### TO BE DONE
From the listing below, copy only the lines running from the line that contains "cad_parts[node].hide_render = cad_parts[node].hide_viewport" to the line that contains "imported = [obj", both included.

⁂

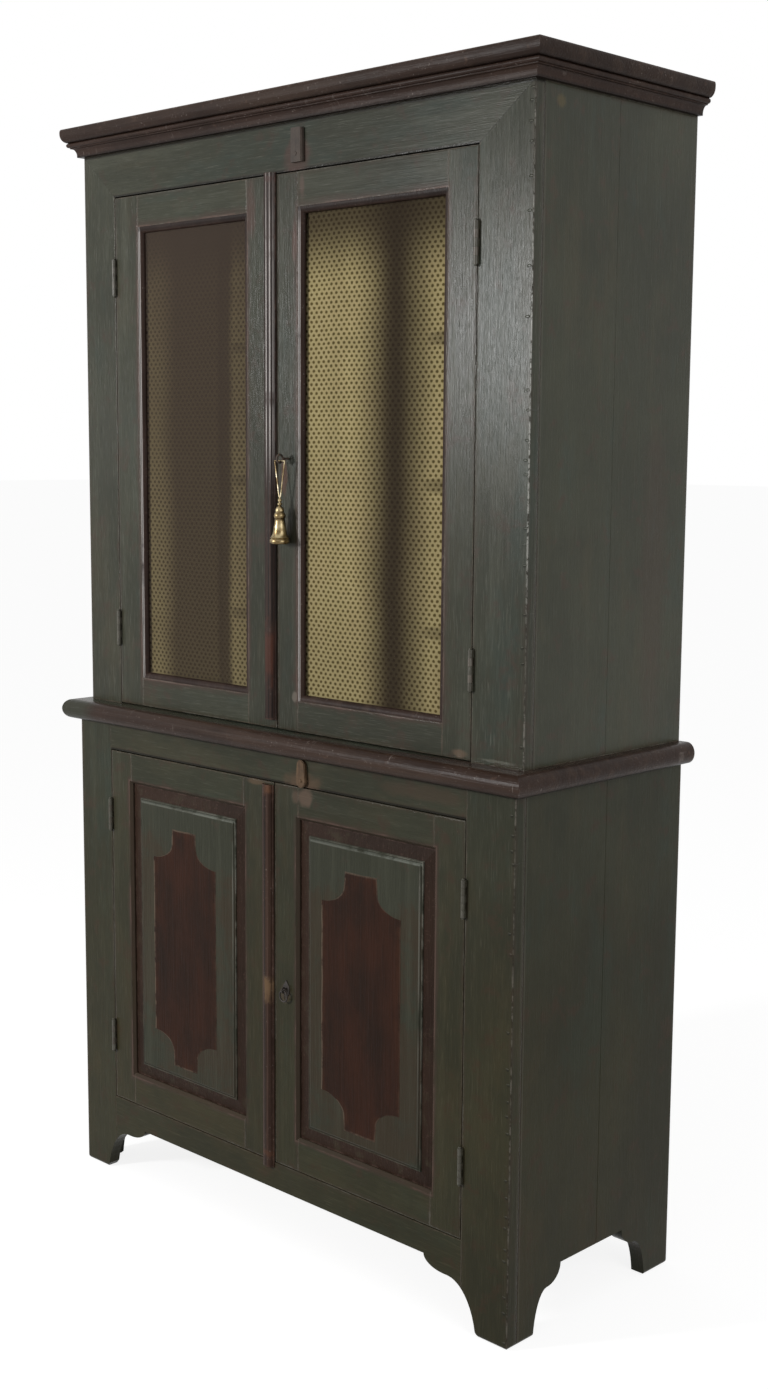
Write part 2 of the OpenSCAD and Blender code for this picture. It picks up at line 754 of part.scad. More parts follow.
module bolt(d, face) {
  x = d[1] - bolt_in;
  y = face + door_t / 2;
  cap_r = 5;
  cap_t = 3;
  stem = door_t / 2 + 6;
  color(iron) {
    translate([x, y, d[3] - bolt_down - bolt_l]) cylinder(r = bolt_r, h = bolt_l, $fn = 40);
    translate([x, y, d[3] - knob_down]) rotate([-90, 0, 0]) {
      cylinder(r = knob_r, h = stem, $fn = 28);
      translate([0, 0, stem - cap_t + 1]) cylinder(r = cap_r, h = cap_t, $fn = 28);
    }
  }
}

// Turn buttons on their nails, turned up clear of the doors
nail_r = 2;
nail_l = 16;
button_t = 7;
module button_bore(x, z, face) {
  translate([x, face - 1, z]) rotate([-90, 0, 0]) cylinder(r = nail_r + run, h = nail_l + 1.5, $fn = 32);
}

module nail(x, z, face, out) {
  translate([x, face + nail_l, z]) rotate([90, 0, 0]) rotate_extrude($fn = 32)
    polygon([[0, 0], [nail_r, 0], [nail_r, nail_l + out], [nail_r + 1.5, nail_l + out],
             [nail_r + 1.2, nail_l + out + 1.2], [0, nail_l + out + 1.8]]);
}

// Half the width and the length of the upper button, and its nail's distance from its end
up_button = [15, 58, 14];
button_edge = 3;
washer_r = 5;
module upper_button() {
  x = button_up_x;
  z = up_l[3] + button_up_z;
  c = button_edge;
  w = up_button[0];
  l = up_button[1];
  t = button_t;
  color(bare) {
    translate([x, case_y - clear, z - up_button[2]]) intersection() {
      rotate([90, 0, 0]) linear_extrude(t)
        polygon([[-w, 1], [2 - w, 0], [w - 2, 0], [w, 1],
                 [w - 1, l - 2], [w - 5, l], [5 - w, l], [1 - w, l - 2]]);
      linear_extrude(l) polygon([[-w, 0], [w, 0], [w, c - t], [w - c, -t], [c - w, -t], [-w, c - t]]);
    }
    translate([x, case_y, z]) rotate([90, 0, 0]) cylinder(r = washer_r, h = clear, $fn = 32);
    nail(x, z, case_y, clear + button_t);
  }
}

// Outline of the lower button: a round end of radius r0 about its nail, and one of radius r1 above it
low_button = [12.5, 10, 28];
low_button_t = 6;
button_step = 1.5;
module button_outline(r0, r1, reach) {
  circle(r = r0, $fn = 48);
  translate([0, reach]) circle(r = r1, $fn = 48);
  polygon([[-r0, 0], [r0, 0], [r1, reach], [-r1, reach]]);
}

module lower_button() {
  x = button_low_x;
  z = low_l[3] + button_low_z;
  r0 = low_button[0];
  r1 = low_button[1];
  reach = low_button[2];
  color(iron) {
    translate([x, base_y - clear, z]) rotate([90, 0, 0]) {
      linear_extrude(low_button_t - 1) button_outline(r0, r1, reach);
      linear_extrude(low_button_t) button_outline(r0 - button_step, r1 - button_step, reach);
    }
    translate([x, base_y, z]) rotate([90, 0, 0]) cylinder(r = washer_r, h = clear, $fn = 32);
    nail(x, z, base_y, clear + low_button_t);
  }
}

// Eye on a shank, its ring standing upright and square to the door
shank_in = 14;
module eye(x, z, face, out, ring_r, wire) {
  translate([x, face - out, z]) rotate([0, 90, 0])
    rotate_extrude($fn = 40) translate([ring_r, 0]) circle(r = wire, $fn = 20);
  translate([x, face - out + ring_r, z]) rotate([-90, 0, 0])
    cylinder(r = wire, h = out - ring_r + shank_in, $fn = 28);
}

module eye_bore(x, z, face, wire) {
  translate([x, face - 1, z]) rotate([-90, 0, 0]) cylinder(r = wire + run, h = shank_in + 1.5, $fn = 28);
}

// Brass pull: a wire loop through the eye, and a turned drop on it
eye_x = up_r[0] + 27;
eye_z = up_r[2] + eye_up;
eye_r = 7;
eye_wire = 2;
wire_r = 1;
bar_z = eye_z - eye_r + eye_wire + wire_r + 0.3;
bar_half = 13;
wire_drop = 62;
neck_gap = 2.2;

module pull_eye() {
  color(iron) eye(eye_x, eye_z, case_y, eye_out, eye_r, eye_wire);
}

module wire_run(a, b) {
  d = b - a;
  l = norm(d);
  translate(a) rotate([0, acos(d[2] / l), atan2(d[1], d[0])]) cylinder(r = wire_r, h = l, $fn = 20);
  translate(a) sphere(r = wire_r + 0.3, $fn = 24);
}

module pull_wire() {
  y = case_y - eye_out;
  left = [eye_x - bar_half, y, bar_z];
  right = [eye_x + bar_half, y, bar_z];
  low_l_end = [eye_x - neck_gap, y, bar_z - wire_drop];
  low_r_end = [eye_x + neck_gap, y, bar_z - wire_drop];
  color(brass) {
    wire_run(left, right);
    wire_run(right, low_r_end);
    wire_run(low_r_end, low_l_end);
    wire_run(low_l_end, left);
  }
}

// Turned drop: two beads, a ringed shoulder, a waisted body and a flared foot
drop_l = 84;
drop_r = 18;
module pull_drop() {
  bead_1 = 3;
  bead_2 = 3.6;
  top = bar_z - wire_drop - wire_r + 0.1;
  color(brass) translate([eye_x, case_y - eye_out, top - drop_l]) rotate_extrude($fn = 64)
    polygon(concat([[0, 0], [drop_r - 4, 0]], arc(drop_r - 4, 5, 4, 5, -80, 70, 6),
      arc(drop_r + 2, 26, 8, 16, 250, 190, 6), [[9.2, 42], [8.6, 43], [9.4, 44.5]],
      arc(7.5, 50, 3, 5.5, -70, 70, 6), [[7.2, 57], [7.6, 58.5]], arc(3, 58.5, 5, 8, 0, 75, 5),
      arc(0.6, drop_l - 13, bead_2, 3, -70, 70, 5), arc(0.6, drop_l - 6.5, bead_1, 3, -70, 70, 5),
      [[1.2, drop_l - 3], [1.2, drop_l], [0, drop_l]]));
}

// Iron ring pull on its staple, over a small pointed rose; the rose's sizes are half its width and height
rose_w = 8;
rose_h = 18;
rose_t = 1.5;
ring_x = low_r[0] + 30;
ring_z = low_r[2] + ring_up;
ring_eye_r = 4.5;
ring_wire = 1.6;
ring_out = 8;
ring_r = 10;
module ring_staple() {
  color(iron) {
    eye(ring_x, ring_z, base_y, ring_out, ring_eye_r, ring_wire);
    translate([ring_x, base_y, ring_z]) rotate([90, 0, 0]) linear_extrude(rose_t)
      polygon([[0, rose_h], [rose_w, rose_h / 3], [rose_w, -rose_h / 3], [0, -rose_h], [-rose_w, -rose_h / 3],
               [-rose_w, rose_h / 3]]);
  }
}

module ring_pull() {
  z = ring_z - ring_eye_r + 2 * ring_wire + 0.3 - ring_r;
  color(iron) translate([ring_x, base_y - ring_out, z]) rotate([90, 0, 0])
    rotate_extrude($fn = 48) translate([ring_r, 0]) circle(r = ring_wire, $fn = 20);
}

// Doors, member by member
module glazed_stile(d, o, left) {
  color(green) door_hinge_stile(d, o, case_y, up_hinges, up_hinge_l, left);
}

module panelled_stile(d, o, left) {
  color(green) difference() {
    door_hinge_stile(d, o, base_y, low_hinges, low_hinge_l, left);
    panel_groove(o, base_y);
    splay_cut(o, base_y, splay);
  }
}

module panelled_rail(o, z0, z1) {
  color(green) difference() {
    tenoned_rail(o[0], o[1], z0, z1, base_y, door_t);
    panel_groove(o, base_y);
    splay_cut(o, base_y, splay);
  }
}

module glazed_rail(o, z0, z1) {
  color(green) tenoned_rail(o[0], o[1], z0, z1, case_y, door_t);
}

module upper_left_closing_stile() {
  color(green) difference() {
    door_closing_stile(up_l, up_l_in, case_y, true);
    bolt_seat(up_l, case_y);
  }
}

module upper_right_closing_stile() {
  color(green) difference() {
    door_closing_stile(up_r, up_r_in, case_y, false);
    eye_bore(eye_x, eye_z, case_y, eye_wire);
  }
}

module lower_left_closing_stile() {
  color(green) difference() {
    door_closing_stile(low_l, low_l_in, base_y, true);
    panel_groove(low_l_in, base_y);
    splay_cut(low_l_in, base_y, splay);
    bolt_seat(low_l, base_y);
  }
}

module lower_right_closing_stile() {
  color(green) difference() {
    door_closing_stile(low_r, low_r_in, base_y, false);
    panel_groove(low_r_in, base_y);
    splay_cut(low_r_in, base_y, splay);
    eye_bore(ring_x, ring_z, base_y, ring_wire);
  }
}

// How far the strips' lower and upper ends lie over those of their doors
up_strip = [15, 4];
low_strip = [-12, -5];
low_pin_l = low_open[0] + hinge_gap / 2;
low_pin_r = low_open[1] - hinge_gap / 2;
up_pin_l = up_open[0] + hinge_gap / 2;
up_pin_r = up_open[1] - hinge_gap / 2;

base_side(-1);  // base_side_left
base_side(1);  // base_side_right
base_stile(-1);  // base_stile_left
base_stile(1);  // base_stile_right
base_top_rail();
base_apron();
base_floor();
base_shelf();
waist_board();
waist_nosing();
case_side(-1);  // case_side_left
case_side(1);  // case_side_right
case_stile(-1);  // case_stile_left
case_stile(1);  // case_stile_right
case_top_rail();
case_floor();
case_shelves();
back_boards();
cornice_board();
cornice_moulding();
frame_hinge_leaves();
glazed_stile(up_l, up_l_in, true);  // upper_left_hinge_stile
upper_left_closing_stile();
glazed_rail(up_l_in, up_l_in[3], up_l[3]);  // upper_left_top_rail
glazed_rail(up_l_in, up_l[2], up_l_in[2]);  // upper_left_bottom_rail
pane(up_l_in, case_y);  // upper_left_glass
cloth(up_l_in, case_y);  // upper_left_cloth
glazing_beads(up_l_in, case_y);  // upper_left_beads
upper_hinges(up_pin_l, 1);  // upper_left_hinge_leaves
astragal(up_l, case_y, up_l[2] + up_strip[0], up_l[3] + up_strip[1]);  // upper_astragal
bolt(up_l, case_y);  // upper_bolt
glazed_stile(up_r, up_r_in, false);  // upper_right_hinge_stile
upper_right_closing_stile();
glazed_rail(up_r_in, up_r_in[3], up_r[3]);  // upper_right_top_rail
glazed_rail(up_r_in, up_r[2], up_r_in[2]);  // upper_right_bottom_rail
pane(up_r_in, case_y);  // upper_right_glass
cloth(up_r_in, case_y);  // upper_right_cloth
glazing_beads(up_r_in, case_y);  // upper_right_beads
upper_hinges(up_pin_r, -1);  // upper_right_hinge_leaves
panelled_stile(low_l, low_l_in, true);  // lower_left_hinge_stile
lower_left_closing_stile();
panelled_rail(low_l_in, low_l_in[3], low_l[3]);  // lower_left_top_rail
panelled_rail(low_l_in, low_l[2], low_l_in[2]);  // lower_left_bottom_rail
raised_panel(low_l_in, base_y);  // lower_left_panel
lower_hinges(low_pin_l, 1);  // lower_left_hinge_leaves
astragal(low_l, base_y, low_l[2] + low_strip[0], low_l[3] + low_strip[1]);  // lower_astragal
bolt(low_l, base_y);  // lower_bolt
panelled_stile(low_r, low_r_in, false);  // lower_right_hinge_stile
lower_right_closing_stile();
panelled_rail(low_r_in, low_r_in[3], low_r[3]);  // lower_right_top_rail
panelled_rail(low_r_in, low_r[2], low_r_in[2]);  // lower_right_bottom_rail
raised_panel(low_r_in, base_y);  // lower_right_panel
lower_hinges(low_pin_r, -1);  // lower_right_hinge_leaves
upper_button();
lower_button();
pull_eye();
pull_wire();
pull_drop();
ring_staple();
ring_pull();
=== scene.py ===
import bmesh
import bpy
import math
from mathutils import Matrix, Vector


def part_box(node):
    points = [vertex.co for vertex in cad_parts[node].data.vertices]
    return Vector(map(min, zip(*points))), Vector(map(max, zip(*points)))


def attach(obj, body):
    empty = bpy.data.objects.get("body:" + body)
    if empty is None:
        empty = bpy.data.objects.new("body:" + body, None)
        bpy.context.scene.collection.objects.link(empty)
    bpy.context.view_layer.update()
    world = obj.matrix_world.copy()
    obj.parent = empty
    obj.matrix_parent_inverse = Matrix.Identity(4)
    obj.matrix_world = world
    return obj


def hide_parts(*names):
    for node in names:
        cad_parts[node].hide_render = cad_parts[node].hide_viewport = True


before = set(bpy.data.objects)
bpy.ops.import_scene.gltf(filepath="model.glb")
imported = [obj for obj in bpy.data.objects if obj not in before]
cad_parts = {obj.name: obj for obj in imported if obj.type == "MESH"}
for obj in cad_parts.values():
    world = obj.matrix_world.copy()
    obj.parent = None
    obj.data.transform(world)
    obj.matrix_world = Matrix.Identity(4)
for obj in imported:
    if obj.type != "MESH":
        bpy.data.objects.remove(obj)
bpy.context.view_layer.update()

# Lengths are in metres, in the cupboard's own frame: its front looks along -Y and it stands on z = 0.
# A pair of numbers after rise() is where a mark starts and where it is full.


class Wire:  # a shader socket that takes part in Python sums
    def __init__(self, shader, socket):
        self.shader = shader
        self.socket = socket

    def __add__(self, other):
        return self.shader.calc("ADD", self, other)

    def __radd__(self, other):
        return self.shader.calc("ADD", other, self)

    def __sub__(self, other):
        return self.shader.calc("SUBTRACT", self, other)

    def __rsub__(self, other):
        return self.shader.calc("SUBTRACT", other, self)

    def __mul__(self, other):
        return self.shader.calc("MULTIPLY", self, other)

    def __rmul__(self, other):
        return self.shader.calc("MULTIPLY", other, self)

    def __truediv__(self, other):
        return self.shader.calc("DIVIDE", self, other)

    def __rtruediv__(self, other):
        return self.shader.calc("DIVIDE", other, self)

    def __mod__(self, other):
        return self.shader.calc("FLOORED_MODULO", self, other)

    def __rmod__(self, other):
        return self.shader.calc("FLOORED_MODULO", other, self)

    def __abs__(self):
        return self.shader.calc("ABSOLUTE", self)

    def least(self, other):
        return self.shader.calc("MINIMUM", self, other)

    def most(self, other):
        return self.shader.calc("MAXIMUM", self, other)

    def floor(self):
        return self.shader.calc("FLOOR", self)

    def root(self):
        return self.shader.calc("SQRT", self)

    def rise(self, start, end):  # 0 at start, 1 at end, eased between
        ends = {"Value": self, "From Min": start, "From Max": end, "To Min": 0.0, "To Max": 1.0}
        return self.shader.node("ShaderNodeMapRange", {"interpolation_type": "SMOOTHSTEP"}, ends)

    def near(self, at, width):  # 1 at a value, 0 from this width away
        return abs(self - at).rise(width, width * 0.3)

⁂

### SOLUTION
        cad_parts[node].hide_render = cad_parts[node].hide_viewport = True


before = set(bpy.data.objects)
bpy.ops.import_scene.gltf(filepath="model.glb")
imported = [obj for obj in bpy.data.objects if obj not in before]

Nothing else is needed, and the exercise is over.